Consulting firms and attorneys can help with compliance. However, Giachetti says, only discuss client information with attorneys, so that you are protected by attorney-client privilege. Don't talk about firm business on Facebook either.
Investment policy statements often are too long and say way too much, he says. Most important are restrictions and clear definition. Be sure you define words like "moderate" or "conservative."  "The SEC hates hypotheticals." If a client with a discretionary account calls you and wants you to liquidate to cash, ask them to do it in writing.

The trend is toward the elimination of commissions, says Blaine Aikin, CEO of fi360, Bridgeville, Pa., which provides educational training and issues the Accredited Investment Fiduciary (AIF) and Accredited Investment Fiduciary Analyst (AIFA) designations. The SEC says it will review whether 12b-1 fees should be eliminated.

SEC funding will double in the next five years, he says, going toward its anti-fraud unit and whistle-blower program.

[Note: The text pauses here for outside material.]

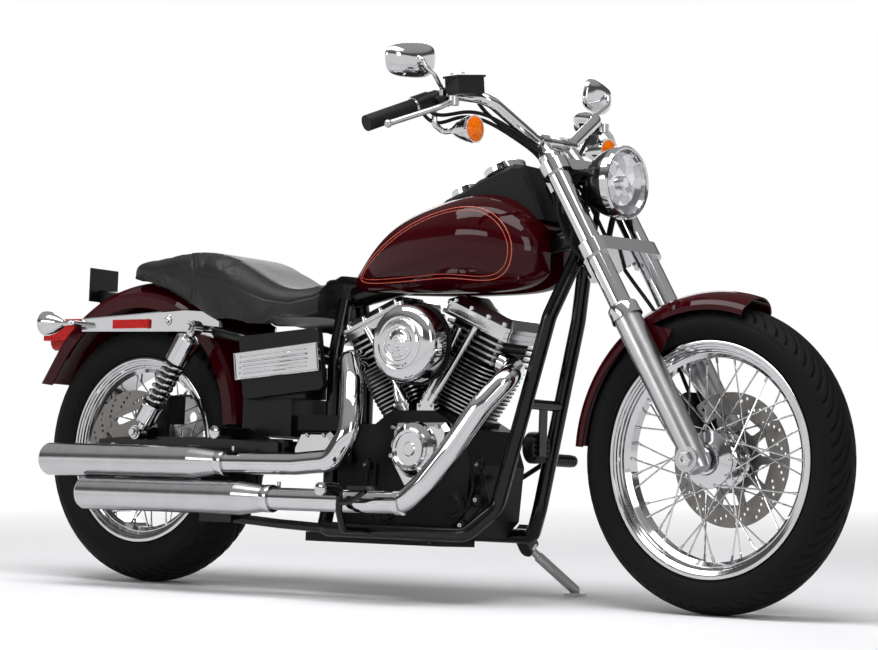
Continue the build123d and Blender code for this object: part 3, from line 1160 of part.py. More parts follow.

"Be very careful about how you construct your business," he advises. "Look at business in the context of fiduciary principles."

The highlight of the conference was a keynote discussion by former Presidents Bush and Clinton.  According to attendees, they touched on a number of topics including global terrorism, health care reform and regulatory reform.

Bush says you can't regulate out moral hazard in the business world. He said there should be strict limits on asset-backed securities to prevent the problems of the past. And he believes it is the responsibility of corporate boards of directors, particularly on Wall Street, to make sure executive compensation and bonuses are appropriate.

"There has to be moral hazard," he says. "If a company makes a mistake, it should fail. I had to swallow my ideology (before the election last year) because the financial collapse would have been worse than The Great Depression,"  Bush says.

Clinton agreed that weak businesses should fail. But he stresses that bank and securities regulators must do their jobs, and he supported both the bailout bill and Fed Chairman Ben Bernanke's reconfirmation. He likes the idea of having the U.S. Treasury set aside funding to guarantee a program, similar to the Small Business Administration, for energy retrofits on buildings. Under such a program, banks would loan money to small business.

Both presidents criticized protectionism, and Clinton acknowledged his Democratic party was making a mistake to blindly move in that direction. Clinton cited free trade as having important political benefits for the United States, such as influencing the current Mexican president to send soldiers to keep the drug cartel away from the United States. Bush cites India's vast middle class of 350 million people as a desirable market for U.S. goods and services.